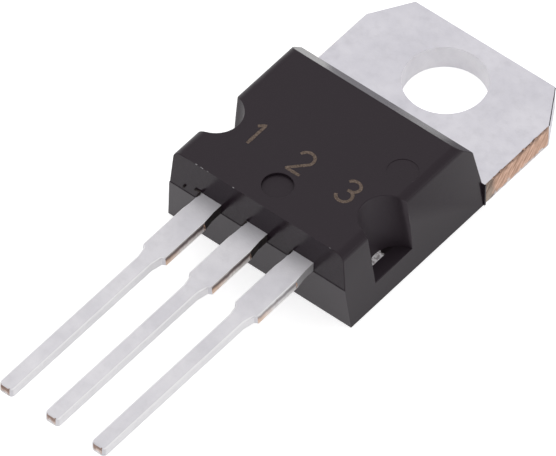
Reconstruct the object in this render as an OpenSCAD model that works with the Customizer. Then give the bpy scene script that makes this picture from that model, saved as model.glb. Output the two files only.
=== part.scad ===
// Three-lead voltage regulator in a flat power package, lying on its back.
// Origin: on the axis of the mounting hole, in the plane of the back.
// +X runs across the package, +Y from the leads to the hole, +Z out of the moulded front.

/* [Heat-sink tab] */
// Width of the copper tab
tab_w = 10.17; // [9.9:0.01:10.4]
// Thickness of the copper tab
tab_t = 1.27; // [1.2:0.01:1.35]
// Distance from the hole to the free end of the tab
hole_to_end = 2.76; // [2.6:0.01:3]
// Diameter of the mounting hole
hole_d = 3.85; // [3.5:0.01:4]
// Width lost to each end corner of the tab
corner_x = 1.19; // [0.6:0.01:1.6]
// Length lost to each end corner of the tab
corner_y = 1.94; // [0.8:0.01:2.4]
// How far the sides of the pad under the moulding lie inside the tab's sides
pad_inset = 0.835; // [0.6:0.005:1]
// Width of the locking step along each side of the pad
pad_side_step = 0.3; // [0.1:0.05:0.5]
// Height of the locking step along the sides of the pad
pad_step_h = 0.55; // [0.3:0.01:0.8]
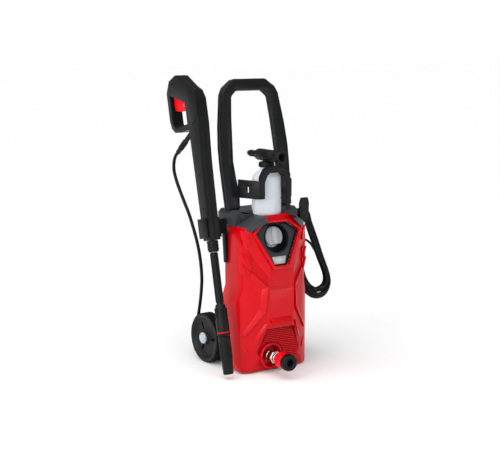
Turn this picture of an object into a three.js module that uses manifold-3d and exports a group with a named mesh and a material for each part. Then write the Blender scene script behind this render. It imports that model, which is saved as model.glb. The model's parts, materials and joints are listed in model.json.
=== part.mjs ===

▸ Short task: From the entries above, copy each line holding "with".

▸ Response for this exercise:
Reconstruct the object in this render as an OpenSCAD model that works with the Customizer. Then give the bpy scene script that makes this picture from that model, saved as model.glb. Output the two files only.
Turn this picture of an object into a three.js module that uses manifold-3d and exports a group with a named mesh and a material for each part. Then write the Blender scene script behind this render. It imports that model, which is saved as model.glb. The model's parts, materials and joints are listed in model.json.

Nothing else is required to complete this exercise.